DBI requested an award of attorneys' fees under Utah's statute providing for such awards if the court determines that the action "is without merit and not brought or asserted in good faith." Utah Code Ann. § 78-27-56 (Supp.1983). The court is not persuaded that the plaintiffs' claims against DBI meet that standard.
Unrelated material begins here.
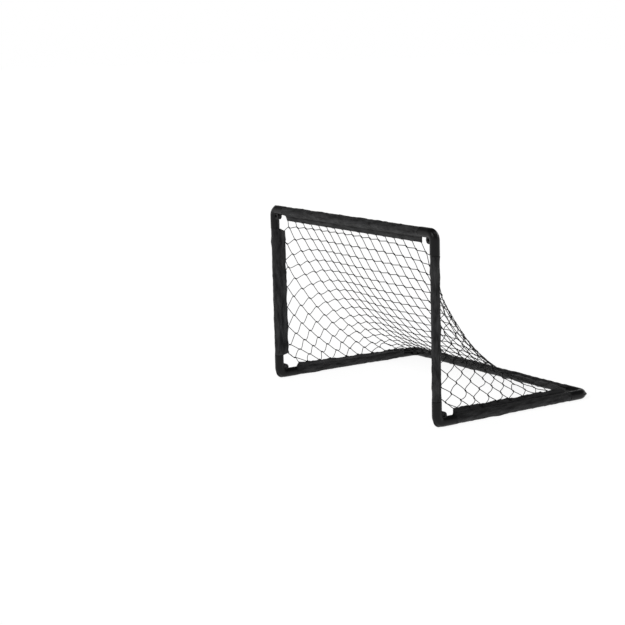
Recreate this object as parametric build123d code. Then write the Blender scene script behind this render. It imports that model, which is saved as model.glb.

Thus, DBI's request for attorneys' fees is denied.

Accordingly,

IT IS HEREBY ORDERED:

1. That the plaintiffs' state claim and their churning claim against DBI be dismissed with prejudice because they are barred by the running of the applicable limitation periods.

2. That the plaintiffs be granted leave to file an amended complaint within ten (10) days of the date of this decision.

3. That, if the plaintiffs fail to file an amended complaint within ten (10) days of the date of this decision, counsel for DBI shall prepare and submit an order dismissing all claims against DBI, but if an amended complaint is filed timely, counsel for DBI shall prepare and submit a proposed order dismissing only the churning claim and the state claim.

NOTES

[1] The allegations of the amended complaint predicate the controlling person status of DBI on its status as Ollivier's employer. Amended Complaint ¶¶ 27, 48 (filed Feb. 7, 1984).

[2] The plaintiffs have not argued and the record does not persuade the court that the requirements of Fed.R.Civ.P. 15(c) are satisfied in this instance. Consequently, the amendment to the complaint does not relate back to the date of the filing of the initial complaint.